Conway is an enjoyably complex companion, both bruisingly misanthropic – “If he’s not our guy, he’s such a godawful damp weenie, the kind who needs regular slaps across the back of the head just to keep him from vanishing up his own hole” – and so in love with her job it almost makes you want to give it a try. “That pulse is hammering right through me, practically lifting me off the bench. Forget coffee; this job, when it’s right, this job is the hit that speed freaks throw their lives away hunting ... It’s a smell of blood raging at the back of your nose, it’s your arm muscle throbbing to let go the bowstring, it’s drums speeding in your ears and a victory roar building at the bottom of your gut.
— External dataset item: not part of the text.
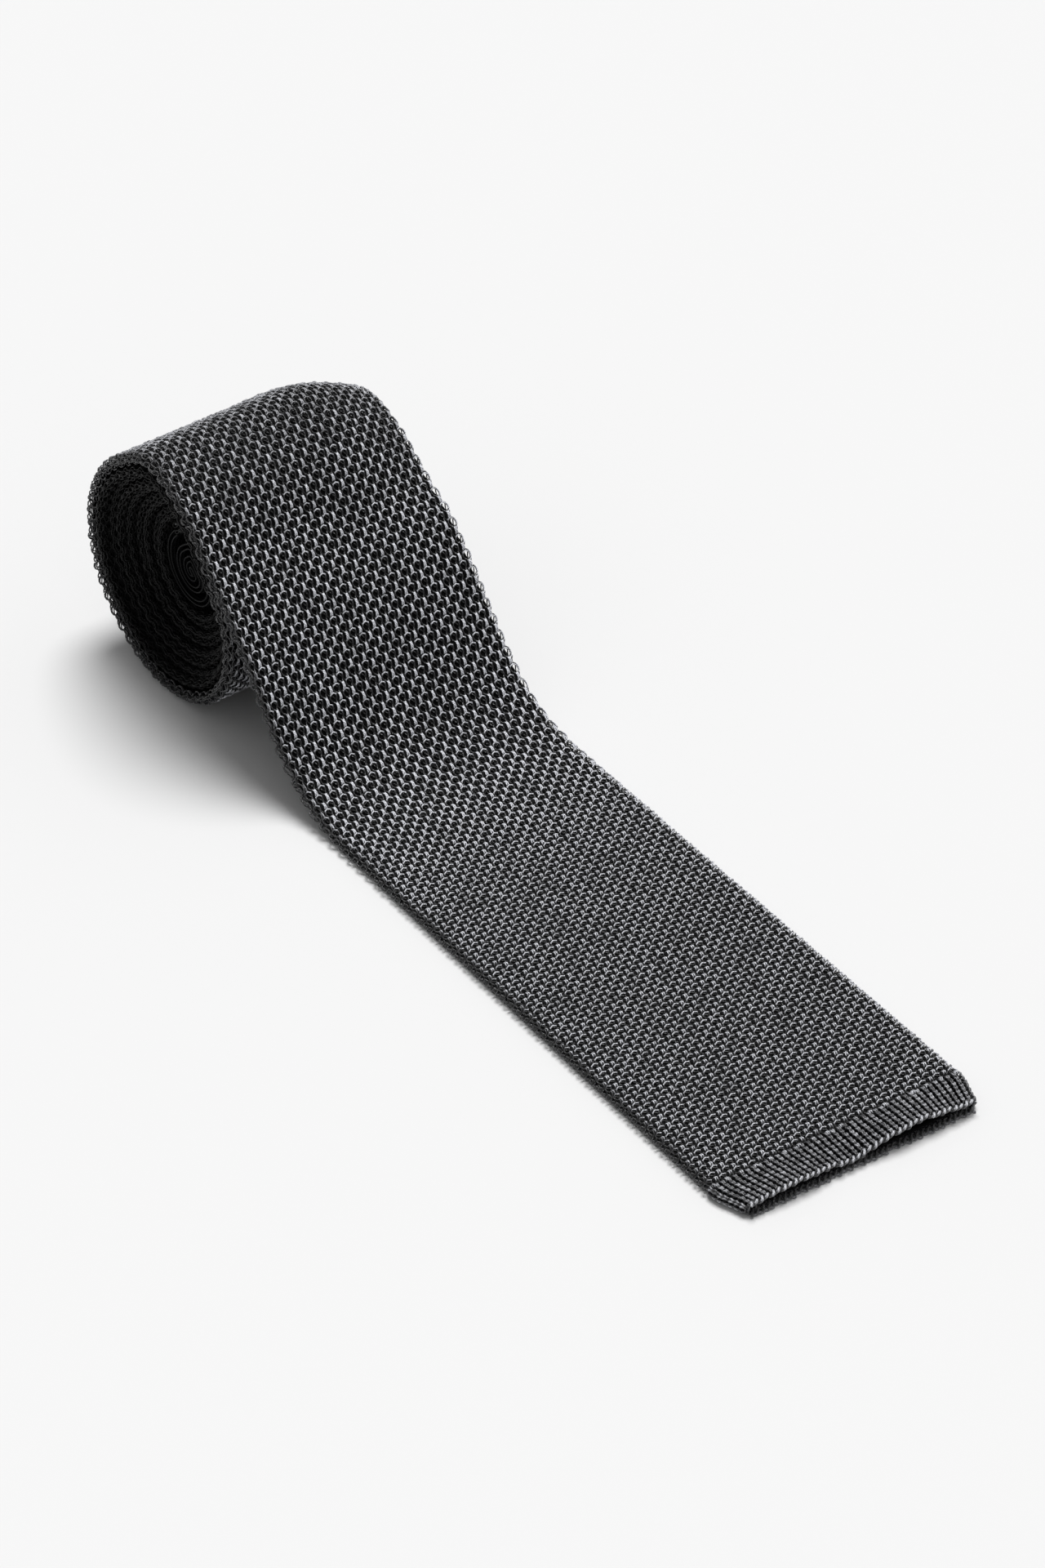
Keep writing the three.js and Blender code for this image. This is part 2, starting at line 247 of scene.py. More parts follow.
def tubes(name, centre, normal, radius, sides, material, painted_light_tone):
    """One capped tube along each row of centre, an array of rows x points x 3, in mm."""
    rows, count = centre.shape[:2]
    way = np.gradient(centre, axis=1)
    way /= np.linalg.norm(way, axis=2, keepdims=True) + 1e-12
    side = np.cross(way, normal)
    side /= np.linalg.norm(side, axis=2, keepdims=True) + 1e-12
    up = np.cross(side, way)
    around = 2 * math.pi * np.arange(sides) / sides
    radius = np.broadcast_to(radius, (rows, count))[..., None, None]
    ring = np.cos(around)[:, None] * up[:, :, None, :] + np.sin(around)[:, None] * side[:, :, None, :]
    points = (centre[:, :, None, :] + radius * ring).reshape(-1, 3)
    base = (np.arange(rows)[:, None, None] * count + np.arange(count - 1)[None, :, None]) * sides
    a = base + np.arange(sides)
    b = base + (np.arange(sides) + 1) % sides
    quads = np.stack([a, b, b + sides, a + sides], -1).reshape(-1, 4)
    first = (np.arange(rows) * count * sides)[:, None] + np.arange(sides)[::-1]
    last = (np.arange(rows) * count + count - 1)[:, None] * sides + np.arange(sides)
    length = np.concatenate(
        [np.zeros((rows, 1)), np.cumsum(np.linalg.norm(np.diff(centre, axis=1), axis=2), axis=1)], 1)
    u0, u1 = length[:, :-1, None], length[:, 1:, None]
    v0 = np.arange(sides) / sides
    v1 = v0 + 1 / sides
    shape = (rows, count - 1, sides)
    grid = lambda u, v: np.stack([np.broadcast_to(u, shape), np.broadcast_to(v, shape)], -1)
    uv = np.stack([grid(u0, v0), grid(u0, v1), grid(u1, v1), grid(u1, v0)], 3).reshape(-1, 2)
    uv = np.concatenate([uv, np.zeros((2 * rows * sides, 2))])
    painted_light_tone = np.repeat(np.broadcast_to(painted_light_tone, (rows, count))[..., None], sides, 2).ravel()
    return make_object(name, points, [quads, np.concatenate([first, last])], material, uv, painted_light_tone)


def ring_faces(rows, count, closed_caps=True):
    """Quads of a tube of rows x count points, and the two flat ends."""
    a = (np.arange(rows - 1)[:, None] * count + np.arange(count)[None]).ravel()
    b = (np.arange(rows - 1)[:, None] * count + (np.arange(count)[None] + 1) % count).ravel()
    faces = [np.stack([a, b, b + count, a + count], -1)]
    if closed_caps:
        faces.append(np.stack([np.arange(count)[::-1], (rows - 1) * count + np.arange(count)]))
    return faces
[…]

French also pulls it out of the bag here with some of the best back and forth interrogation scenes out there. “No ifs and maybes twitching in the corners, gumming up the air, itching inside my clothes... Just me and the guy across from me, and what we both know he did. It lies on the table between us, a solid thing with the taut, dark shine of a meteorite, for the winner to claim.”
As she and Moran edge closer and closer to a dangerous truth, obstacles continue to fall or be planted in their paths, until they’re not sure they even want to get to the bottom of what they’re looking for.
While The Trespasser isn’t quite up to the intense brilliance of The Secret Place, it is still a gnarly, absorbing read, and a finely tuned slice of wintry gloom from one of the best thriller writers we have.